There is a good reason for applications, especially if you have higher-end theory crafters running through your applicants. It also helps easily weed out the bads with minimal time investment, such as a certain hunter app from wotlk I remember who thought that using mana regen flasks was the best option.
On that note, there are many people who use application processes that are either retardedly strict, or just don't know what they are looking for so they either take forever looking at it or refuse it for trivial reasons. This coming from someone who was accepted for trial to world top 10 guild (right before my computer literally had a meltdown) and yet was refused to multiple sub 500 guilds for reasons such as: "We don't want to take the chance that you might leave later." and "One of our raiders doesn't like you."
The second of those was mainly hilarious since the guy who had an issue with me was worried I was going to replace him if I got in.
edit: I forgot to mention since someone mentioned 'hard heroics' not being a way to test people.
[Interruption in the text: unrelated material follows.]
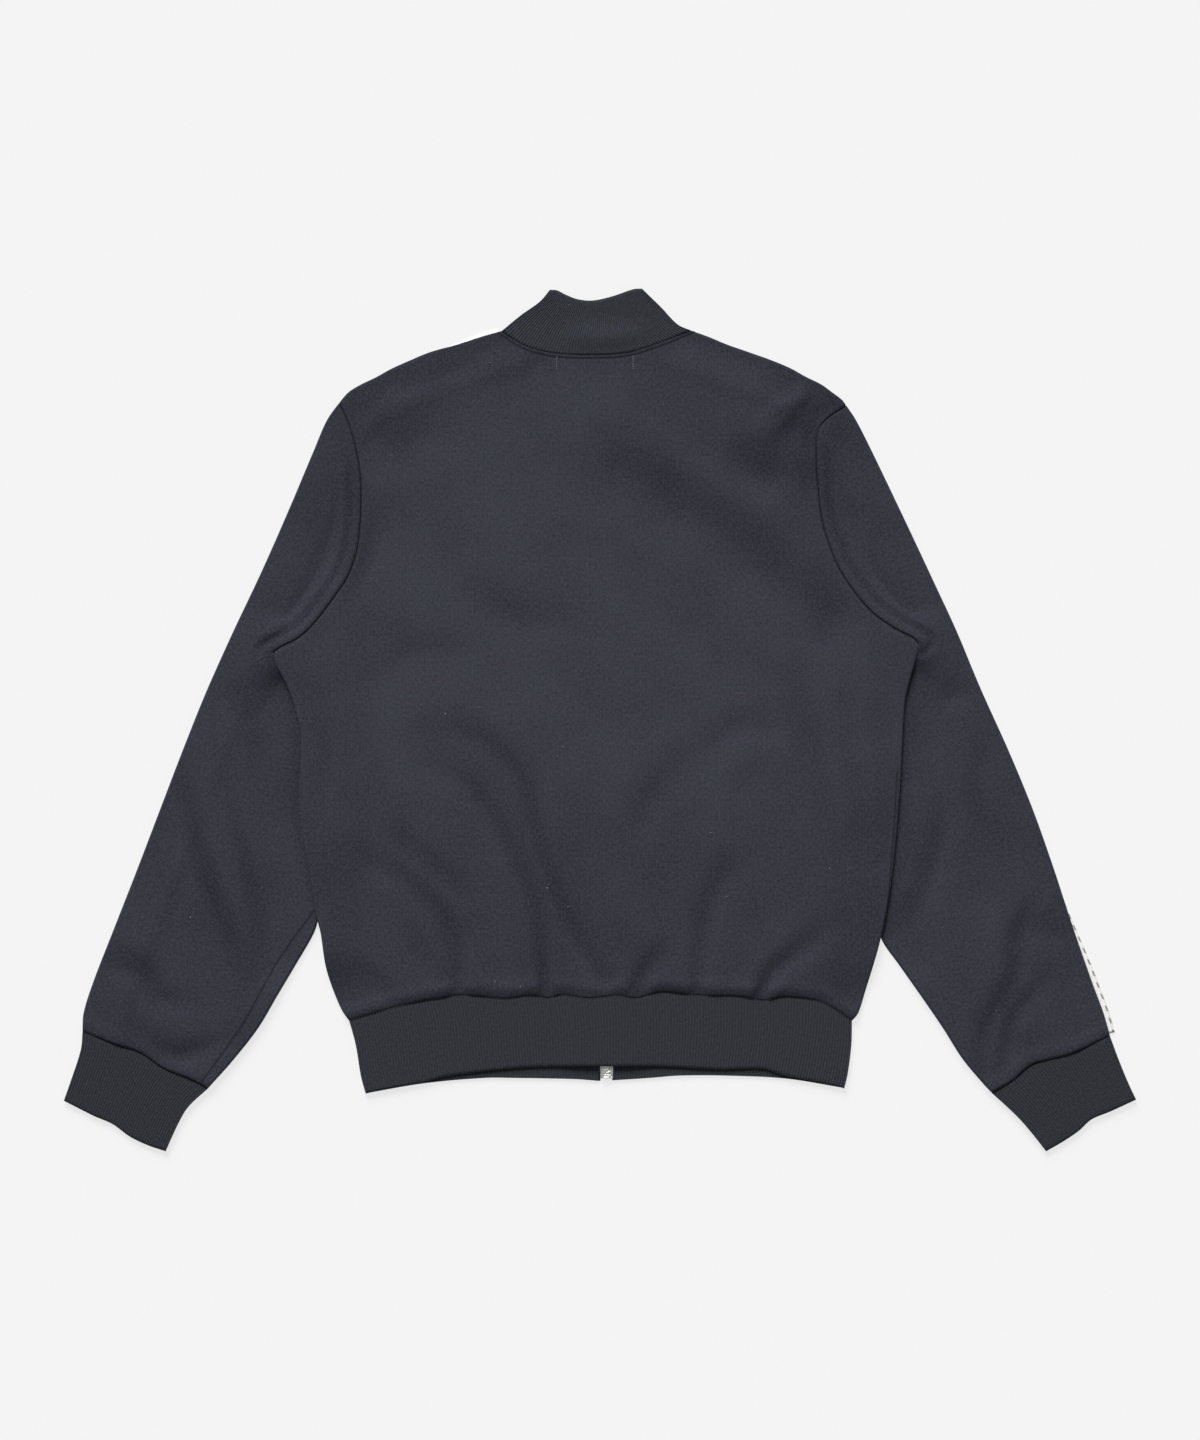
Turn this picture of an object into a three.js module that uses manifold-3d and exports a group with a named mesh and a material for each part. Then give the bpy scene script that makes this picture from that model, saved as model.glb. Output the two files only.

While it might not be a way now, it worked pretty well in BC taking a new tank into H-Shattered halls with a couple of our better dps, or throwing a healer into H-Shadow Labs with a tank in troll gear.
Last edited by Goatfish; 2013-01-14 at 11:15 PM.
"There is a pervasive myth that making content hard will induce players to rise to the occasion. We find the opposite. " -- Ghostcrawler
"The bit about hardcore players not always caring about the long term interests of the game is spot on." -- Ghostcrawler
"Do you want a game with no casuals so about 500 players?"
Why is that sad? It's actually a good point either the difficulty of tier 14, or the reduction in raiding guilds.
At present time, there are 36,430 guilds that have killed Stone Guard normal. Compared to Cho'galls 6 month total of 39,000.
Comparing to Halfus' 3 month total of 52,000 kills... and 6 month total of 60,000.
The way it's presented here, 15,500 less guilds are raiding Stone Guards that raided Halfus.